I have finished up writing the main transcript of my book and have done one full revision and edit of the book. I have sent the book off to some family members and a couple recently published investing authors to get some feedback on things that I could be doing better.
After receiving some feedback from those sources, (Thank you all so much!) I am in the process of going back over the entire book to make improvements. I wanted to release this portion of the book right now to you all because I have talked about Dole quite a bit on this blog and I wanted to share my full thoughts about the ridiculous situation at going on at Dole right now.
It appears that a lot of Dole’s current shareholders agree that the buyout offer at $12 is ridiculously low as its own shareholders have been suing the company to stop the low ball going private transaction offer.
Below are just two of the many articles about Dole getting sued for the proposed transaction.
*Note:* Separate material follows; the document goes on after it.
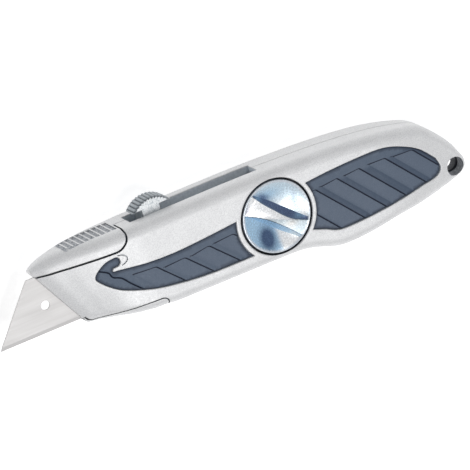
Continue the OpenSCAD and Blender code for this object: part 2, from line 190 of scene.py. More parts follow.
def section(s):
    """Top, bottom, half thickness and edge radius of one station."""
    t, b, h = top_y(s), low_y(s), side_z(s)
    return t, b, h, min(EDGE_R, 0.85 * h, 0.45 * (t - b))


def surface_z(x, y):
    """Height of the casing's near side above the joint."""
    t, b, h, r = section(station_of(x, y))
    over = max(y - (t - r), (b + r) - y, 0)
    return h - r + sqrt(max(r * r - over * over, 0))


# ---- outlines

def smooth(points, steps=8):
    """A smooth path through any points."""
    p = [Vector(q) for q in points]
    out = []
    for i in range(len(p) - 1):
        a, b, c, d = p[max(i - 1, 0)], p[i], p[i + 1], p[min(i + 2, len(p) - 1)]
        for k in range(steps):
            t = k / steps
            out.append(b + t * (c - a) / 2 + t * t * (2 * a - 5 * b + 4 * c - d) / 2
                       + t ** 3 * (3 * b - a - 3 * c + d) / 2)
    return out + [p[-1]]


def arc(centre, r, a0, a1, n=24):
    """Points round part of a circle, between two angles in degrees."""
    return [Vector(centre) + r * Vector((cos(radians(a0 + (a1 - a0) * i / n)),
                                         sin(radians(a0 + (a1 - a0) * i / n))))
            for i in range(n + 1)]


def signed_area(loop):
    return sum(a.x * b.y - b.x * a.y for a, b in zip(loop, loop[1:] + loop[:1])) / 2


def tidy(loop):
    """The loop anticlockwise, without repeated points."""
    shortest = 0.02
    out = []
    for p in loop:
        if not out or (p - out[-1]).length > shortest:
            out.append(p)
    if (out[0] - out[-1]).length <= shortest:
        out.pop()
    return out if signed_area(out) > 0 else out[::-1]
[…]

Levi & Korsinsky Notifies Investors of Claims of Breaches of Fiduciary Duty in Connection With Going Private Proposal From Company’s CEO
More cases against Dole board say Murdock bid too low
Directly below are two pages from my upcoming book where I talk about the transaction. Please feel free to leave any comments or concerns you have about the actual excerpt from my book or the proposed Dole transaction as I would love to converse about either. Also keep in mind that I still have a lot of editing and revising to do if you find any grammar or editing errors.
“As I have been writing, editing, and revising this book, Dole’s Chairman Mr. Murdock has put in an offer to take the company private once again like I thought that he may do so I wanted to write my thoughts on the ridiculous offer being given to Dole shareholders. I did think that Mr. Murdock may have wanted to take the company private again but what I didn’t expect was the manipulation of the company’s stock price in my opinion before that happened. Shortly after Dole sold its worldwide operations to Itochu Dole management began to do some very strange things. The value of its land holdings, that Dole management themselves estimated to be worth around $500 million when they were getting ready to sell their worldwide operations to Itochu, suddenly stated that they thought their land now was worth only around $250 million only a few months later.
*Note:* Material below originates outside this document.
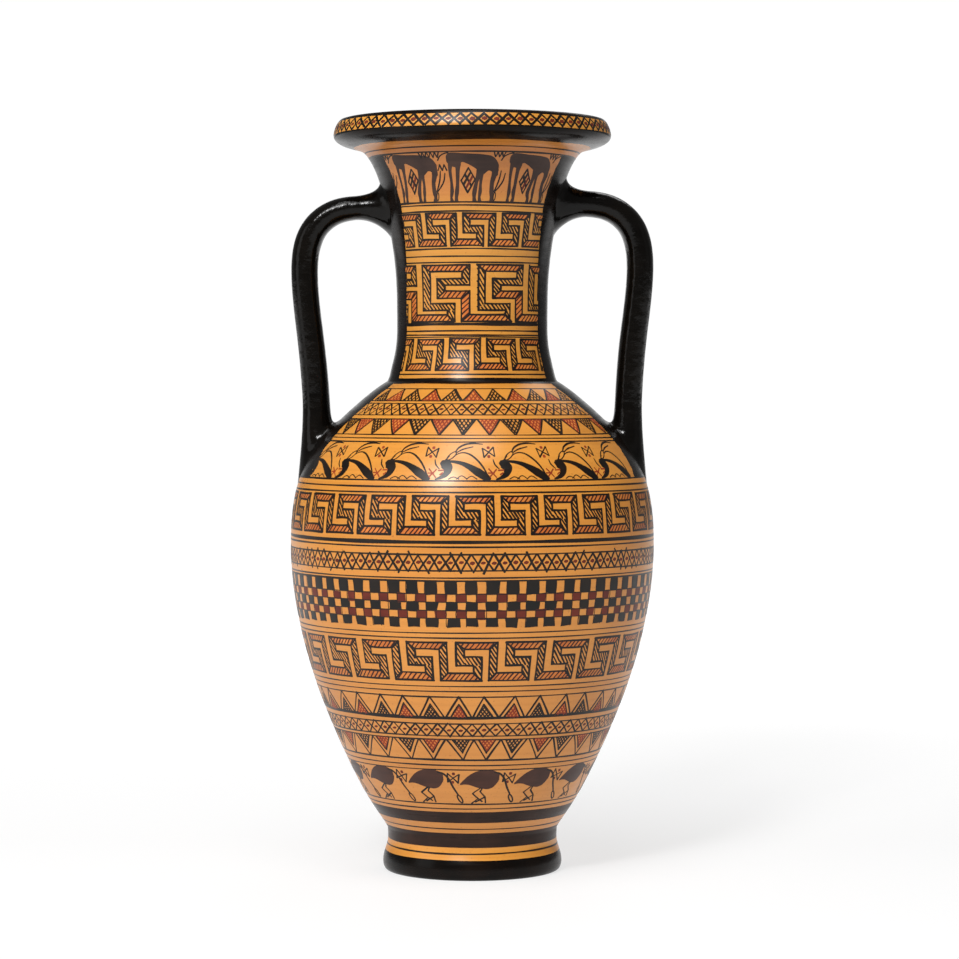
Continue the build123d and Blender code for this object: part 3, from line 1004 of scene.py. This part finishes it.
def build_figures():
    bodies, lines, reds = films("deer", bodies=BROWN, lines=LINE_BLACK, red=RED)
    for centre in (FRONT, BACK):
        for k in (-1, 0, 1, 2):
            to_pot = placed(centre - 14.4 + 36.5 * k, 353.9, 46.5)
            antlers(lines, to_pot, k == 0)
            if k < 2:
                deer(bodies, lines, reds, to_pot)
    finish_all(bodies, lines, reds)
    bodies, reds = films("goat", bodies=LINE_BLACK, red=SCARLET)
    for centre in (FRONT, BACK):
        for k in range(-3, 4):
            goat(bodies, reds, placed(centre - 9.4 + 19.5 * k, 210.4, 84.0), k > -3)
    finish_all(bodies, reds)
    bodies, lines, reds = films("bird", bodies=BIRD, lines=LINE_BLACK, red=RED)
    for k in range(BIRDS):
        bird(bodies, lines, reds, placed(FRONT - 5.9 + 360 / BIRDS * k, 41.9, 65.0))
    finish_all(bodies, lines, reds)


# ---------------- handles
ARM_HEIGHT = {"left": 353.2, "right": 355.3}
ARM_THICK = {"left": 11.8, "right": 13.6}
HANDLE_THICK, HALF_WIDTH = 14.4, 10.0
LOWER_ROOT_HEIGHT = 225.0
UPPER_COLLAR, LOWER_COLLAR = 22.0, 46.0
SKIN_COLUMNS = 56
COLLAR_ROWS, SHANK_ROWS = 22, 120


def bezier(a, b, c, d):
    """The collar's rows of points, from row a towards row b and, coming from row c, to row d."""
    t = np.linspace(0, 1, COLLAR_ROWS)[:, None, None]
    return a * (1 - t) ** 3 + 3 * b * t * (1 - t) ** 2 + 3 * c * t**2 * (1 - t) + d * t**3


def build_handle(side):
    """A pulled handle with its two pressed collars: one skin, divided into its three pieces."""
    sign = -1 if side == "left" else 1
    arm, arm_thick = ARM_HEIGHT[side], ARM_THICK[side]
    route = spline(
        [(40.8, arm), (57.3, arm + 0.2), (74.2, arm - 2.6), (84.4, arm - 11), (88.8, arm - 22),
         (89.8, arm - 36), (86.3, arm - 71), (83.2, 239.5), (82.7, 207.5)],
        (1, 0), (0, -1), 60,
    )
    length = np.concatenate([[0], np.cumsum(np.linalg.norm(np.diff(route, axis=0), axis=1))])
    around = np.linspace(0, 2 * math.pi, SKIN_COLUMNS, endpoint=False)
    cos, sin = np.cos(around), np.sin(around)
    lumps = rng.uniform(0, 6.3, 12)

    def centre_at(s):
        return np.array([np.interp(s, length, route[:, k]) for k in range(2)])

    def section(s):
        """The points round the handle at a distance s along its route, and the route's direction there."""
        x, z = centre_at(s)
        along = centre_at(s + 0.5) - centre_at(s - 0.5)
        dx, dz = along / math.hypot(*along)
        grown = min(s / (0.3 * length[-1]), 1)
        half = (arm_thick + (HANDLE_THICK - arm_thick) * grown) / 2
        lump = 0
        for k in range(5):
            lump += np.sin(s / (9 + 4 * k) + lumps[k]) * np.sin((k % 3 + 1) * around + lumps[k + 6])
        swell = (1 + 0.009 * lump) * (1 + 0.05 * np.sin(2 * around) ** 2)
        across, deep = half * cos * swell, HALF_WIDTH * sin * swell
        return np.stack([x - dz * across, deep, z + dx * across], -1), np.array([dx, 0, dz])

    def on_pot(y, z):
        angle = np.degrees(np.arcsin(np.clip(y / profile_at(z)[0], -1, 1)))
        return on_surface(angle, z, np.full(len(z), -0.25))[0] / MM

    def root(middle, rise, flare, pull):
        """A collar's edge on the pot, and the places just off the pot that its skin is pulled towards."""
        edge = on_pot((HALF_WIDTH + flare) * sin, middle + rise)
        pulled = on_pot((HALF_WIDTH + 1.5) * sin, middle + rise * 0.72)
        return edge, pulled + (pull, 0, 0)

    start, stop = UPPER_COLLAR, length[-1] - LOWER_COLLAR
    first, along_first = section(start)
    last, along_last = section(stop)
    upper_rise = 0.3 + (arm_thick / 2 + np.where(cos > 0, 7.5, 11.5)) * cos
    lower_rise = -np.where(cos > 0, 21.0, 16.5) * cos
    upper, upper_pulled = root(arm, upper_rise, 6.0, 1.3)
    lower, lower_pulled = root(LOWER_ROOT_HEIGHT, lower_rise, 4.5, 1.6)
    collar = bezier(upper, upper_pulled, first - along_first * (start - 13.0), first)
    skirt = bezier(last, last + along_last * 18.0, lower_pulled, lower)
    shank = np.array([section(s)[0] for s in np.linspace(start, stop, SHANK_ROWS)])
    rows = np.concatenate([collar[:-1], shank, skirt[1:]]) * (sign, 1, 1)
    normal = np.cross(np.roll(rows, -1, 1) - np.roll(rows, 1, 1), np.gradient(rows, axis=0)) * sign
    normal /= np.linalg.norm(normal, axis=-1, keepdims=True)
    cuts = (0, len(collar) - 1, len(collar) + len(shank) - 2, len(rows) - 1)
    here = np.arange(SKIN_COLUMNS)
    after = np.roll(here, -1)
    for node, low, high in zip(("upper_lute", "handle", "lower_lute"), cuts, cuts[1:]):
        part = rows[low : high + 1]
        count = len(part)
        total = count * SKIN_COLUMNS
        points = np.vstack([part.reshape(-1, 3), part[0].mean(0), part[-1].mean(0)]) * MM
        faces = ring_faces(count, SKIN_COLUMNS)
        faces += [[total, b, a] for a, b in zip(here.tolist(), after.tolist())]
        base = total - SKIN_COLUMNS
        faces += [[total + 1, base + a, base + b] for a, b in zip(here.tolist(), after.tolist())]
        if sign < 0:
            faces = [face[::-1] for face in faces]
        name = f"{side}_{node}"
        mesh = add_mesh("pulled_" + name, points, faces, [HANDLE_BLACK], name)
        known = np.vstack([normal[low : high + 1].reshape(-1, 3), [[0, 0, 1]] * 2])
        corner = known[np.concatenate(faces)]
        for polygon in list(mesh.polygons)[(count - 1) * SKIN_COLUMNS :]:
            corner[polygon.loop_start : polygon.loop_start + 3] = polygon.normal
        mesh.normals_split_custom_set(corner.tolist())


# ---------------- stage, light and camera
FLOOR_HALF = 6.0


def softbox(name, place, size, power):
    """A rectangular light aimed at the middle of the pot."""
    data = bpy.data.lights.new(name, "AREA")
    data.shape = "RECTANGLE"
    data.size, data.size_y = size
    data.energy = power
    lamp = bpy.data.objects.new(name, data)
    bpy.context.scene.collection.objects.link(lamp)
    lamp.location = place
    aim = Vector((0, 0, HEIGHT / 2 * MM)) - Vector(place)
    lamp.rotation_euler = aim.to_track_quat("-Z", "Y").to_euler()


def build_stage():
    mesh = bpy.data.meshes.new("floor")
    corners = [(-FLOOR_HALF, -FLOOR_HALF, 0), (FLOOR_HALF, -FLOOR_HALF, 0)]
    corners += [(FLOOR_HALF, FLOOR_HALF, 0), (-FLOOR_HALF, FLOOR_HALF, 0)]
    mesh.from_pydata(corners, [], [(0, 1, 2, 3)])
    paint = bpy.data.materials.new("pale_floor")
    nodes = Nodes(paint, "Object")
    shader = nodes.nodes["Principled BSDF"]
    shader.inputs["Base Color"].default_value = (0.26, 0.26, 0.26, 1)
    shader.inputs["Roughness"].default_value = 0.9
    shader.inputs["Emission Color"].default_value = (1, 1, 1, 1)
    nodes.links.new(nodes.span(nodes.axis("Y"), 0.1, 1.6, 0.70, 0.97), shader.inputs["Emission Strength"])
    mesh.materials.append(paint)
    floor = bpy.data.objects.new("floor", mesh)
    bpy.context.scene.collection.objects.link(floor)

    # White to the camera and behind the pot, and dim where it lights or is mirrored in the front
    world = bpy.data.worlds.new("studio")
    nodes = Nodes(world, "Generated")
    background = nodes.nodes["Background"]
    background.inputs["Color"].default_value = (1, 1, 1, 1)
    behind = nodes.span(nodes.axis("Y"), 0.90, 0.975, 0.16, 1.02)
    seen = nodes.add("LightPath", {}).outputs["Is Camera Ray"]
    strength = nodes.add("Math", {0: seen, 1: behind}, operation="MAXIMUM")
    nodes.links.new(strength.outputs["Value"], background.inputs["Strength"])
    bpy.context.scene.world = world

    softbox("overhead", (-0.1, -0.62, 1.95), (0.8, 0.8), 13)
    softbox("front_key", (-0.56, -1.43, 1.50), (0.48, 0.80), 19)
    softbox("key_core", (-0.53, -1.54, 1.39), (0.26, 0.30), 14)
    softbox("rear_fill", (0.5, 1.5, 1.80), (1.0, 0.8), 6)
    softbox("left_fill", (-2.2, -1.0, 0.9), (1.2, 1.6), 7)
    softbox("right_fill", (2.2, -0.9, 0.8), (1.2, 1.6), 0.5)

    camera = bpy.data.cameras.new("camera")
    camera.lens = 115.3
    camera.sensor_width = 36
    camera.shift_x = 0.0075
    camera.shift_y = -0.0933
    view = bpy.data.objects.new("camera", camera)
    view.location = (0, -1.645, 0.2557)
    view.rotation_euler = (math.pi / 2, 0, 0)
    bpy.context.scene.collection.objects.link(view)
    bpy.context.scene.camera = view
    bpy.context.scene.view_settings.view_transform = "Standard"


build_pot()
build_lines()
build_patterns()
build_figures()
for side in ("left", "right"):
    build_handle(side)
build_stage()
This was shocking to me and led to me sell the stock I owned in Dole in my personal portfolio and the portfolios that I manage because I figured that Dole was doing something untoward to try to get the value of its shares down so the company could be taken private again at a cheaper valuation. One of my followers on Seeking Alpha and I actually talked about this and both came to the same conclusion that something fishy was going on.
After selling my shares in Dole due to the above situation I stopped paying attention to the company all together to concentrate on the research of other companies until it came out that Dole was planning to do a massive buyback of its shares. I thought this was a very good thing for them to do since I found the company to be very undervalued when writing my second article on them so I started to look into them a little bit again. Before I could do even minimal research into the new situation at Dole though its management made another very strange decision. A few days after Dole announced that it was going to buy back $200 million worth of its shares it changed its mind and all of the sudden decided to update its fleet of container ships instead and canceled the proposed share buyback program.
Of course this sent the share price falling and again led me to believe that its management was trying to manipulate the share price lower so that it could be taken private at an unreasonably low valuation.
Unfortunately it turns out that I appear to have been right because a month or two after Dole decided to cancel its proposed share buyback program to instead buy new container ships, which of course sent the share price lower, Mr. Murdock announced that he was putting in an offer to take Dole private at $12 a share.
Mr. Murdock brought Dole public in 2009 at $12.50 a share so this in and of itself is ridiculous since the company is much more financially stable now than it was then due to getting rid of its giant debt load. In my opinion this entire situation from the changing of the estimated value of its land by 50% shortly after announcing that they thought it was worth $500 million, announcing the proposed $200 million share buyback and then a few days later canceling it, and then Mr. Murdock attempting to take the company private again at an incredibly low valuation should be investigated. If Dole is allowed to be taken private at $12 a share, which it probably will because Mr. Murdock at my last check still owned 40% of the company, then the company should be investigated for manipulating its stock price. If the company is taken private for a paltry $12 per share then its remaining shareholders are getting screwed.
If a situation like this happens to a company you own be very careful, trust your research, trust your instincts, and get out of owning the company if you think you need to. There are a lot of other companies you can spend your time researching and owning rather than spending your precious time and capital having to worry about whether a company’s management is going to screw over shareholders. Dole’s current shareholders are fighting back by suing the company and I wish them good luck because the proposed buyout offer is ridiculously low.”